The women in his films are forced to play the game of the manipulative forces that surround them, such as the way Emily Watson was manipulated by her husband in Breaking the Waves, the way Nicole Kidman is manipulated by the townspeople in Dogville, and finally the way Bjork is manipulated by David Morse in this film. Each time they play the game, they pay for it through the fate abuse and death. At the same time, as uncomfortable as it is, Von Trier may just be trying to make people around the world realize how horrible it is to take advantage of naive meek women for selfish, perverse intentions so that we can learn to care for them more.

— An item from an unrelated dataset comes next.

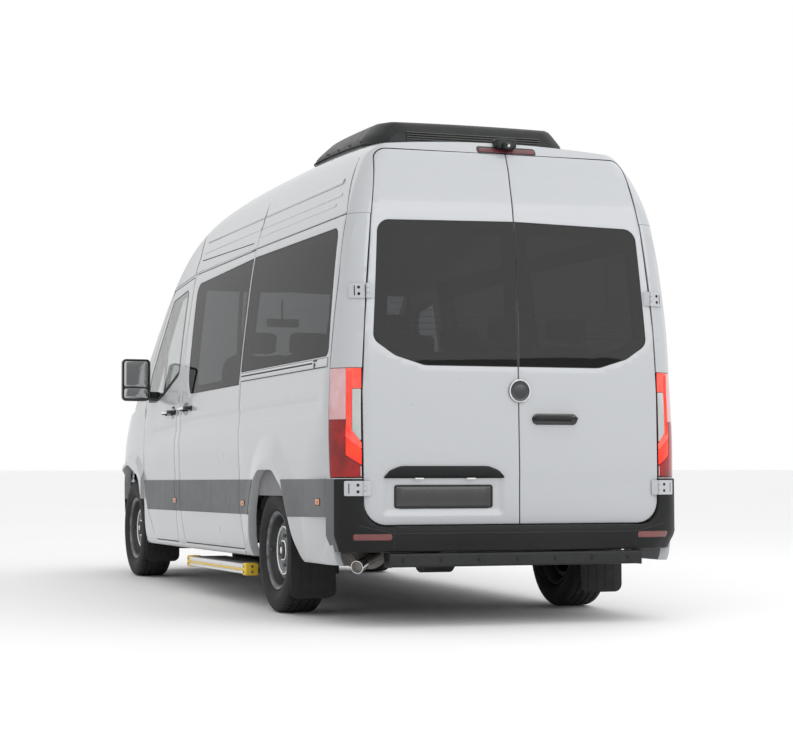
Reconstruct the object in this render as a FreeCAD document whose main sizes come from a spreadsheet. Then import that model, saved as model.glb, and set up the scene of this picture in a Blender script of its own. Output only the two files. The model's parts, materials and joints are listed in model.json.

In the end though, I feel he does keep exploiting women’s pain and suffering to the point where that’s all he thinks of them and doesn’t give them the ability to think more rationally and take care of themselves. The sacrifices Selma makes for the sake of her son are done out of love, yet at the same time, they are out of childish fear, such as not wanting him to ever know the truth about his illness, which is a patronizing thing to do, especially when it’s going to rob him of his only parent. Von Trier would rather just destroy women’s lives by having them behave naive and self-destructive to the point where it allows the oppressive and manipulative forces to get away with their abusive control over them. Whether it turns the women into martyrs or not, it gives the director the satisfaction to see the women fall apart under the pressure of life and not give them any second chances as though that’s all women are.

Jirin

over 1 year ago

To be fair, he also beats sweet, child-like men mercilessly. Remember Europa?

And in Melancholia it’s the women who are stronger.